How do I start learning graphic design?
Start with the core design principles — balance, contrast, hierarchy, alignment, repetition, proximity, and white space. These fundamentals apply regardless of what software you use. Next, study typography, which is the backbone of most graphic design work. For tools, begin with accessible platforms like Canva to practice basic composition, then explore professional design software as your skills develop. Build a portfolio by completing practice projects — redesigning existing materials is an excellent way to develop skills without needing a client brief. Free online resources, YouTube tutorials, and design community forums provide more than enough material to become proficient.

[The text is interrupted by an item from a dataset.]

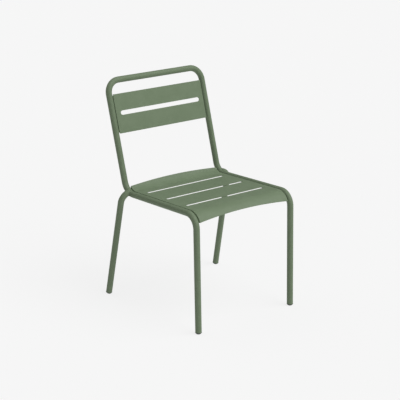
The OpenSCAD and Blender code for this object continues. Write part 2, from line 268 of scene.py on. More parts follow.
class SideStrip:
    """The strip folded down from a sheet's side: it leans out and meets the tube beside it."""

    def __init__(self, size, seam_x, face, gap):
        self.edge = seam_x - gap
        self.top = -size.sheet + STRIP_HOLD
        self.bottom = -face - size.strip_drop
        self.lean = gap + STRIP_SET
        self.middle = self.edge - STRIP_SET - size.sheet / 2 + self.lean / 2

    def add_to(self, mesh, start, end, thickness):
        """Adds both strips to a flat blank, from one place along it to another."""
        height = self.top - self.bottom
        for side in (1, -1):
            place = Matrix((
                (thickness, 0, -side * self.lean, side * self.middle),
                (0, end - start, 0, (start + end) / 2),
                (0, 0, height, (self.top + self.bottom) / 2),
                (0, 0, 0, 1),
            ))
            made = bmesh.ops.create_cube(mesh, size=1.0, matrix=place)
            edges = dict.fromkeys(edge for vert in made["verts"] for edge in vert.link_edges)
            rounded(mesh, list(edges), EDGE_ROUND, ROUND_STEPS, "EDGES")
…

Why is Papyrus font so mocked?
Papyrus, designed by Chris Costello in 1982, is a decorative typeface meant to evoke ancient, hand-crafted manuscripts. It became widely mocked for two reasons. First, it was overused in wildly inappropriate contexts — restaurant menus, church newsletters, yoga studio flyers, and most famously, the subtitles of James Cameron’s Avatar. Second, its rough, faux-handwritten texture tries to communicate authenticity and artisanal craftsmanship, but its ubiquity and misuse achieved the opposite effect. For designers, Papyrus represents the pitfall of choosing a font for its surface-level novelty rather than its suitability for the project. Its appearance in the original “graphic design is my passion” meme cemented its reputation as the go-to symbol of naive font selection.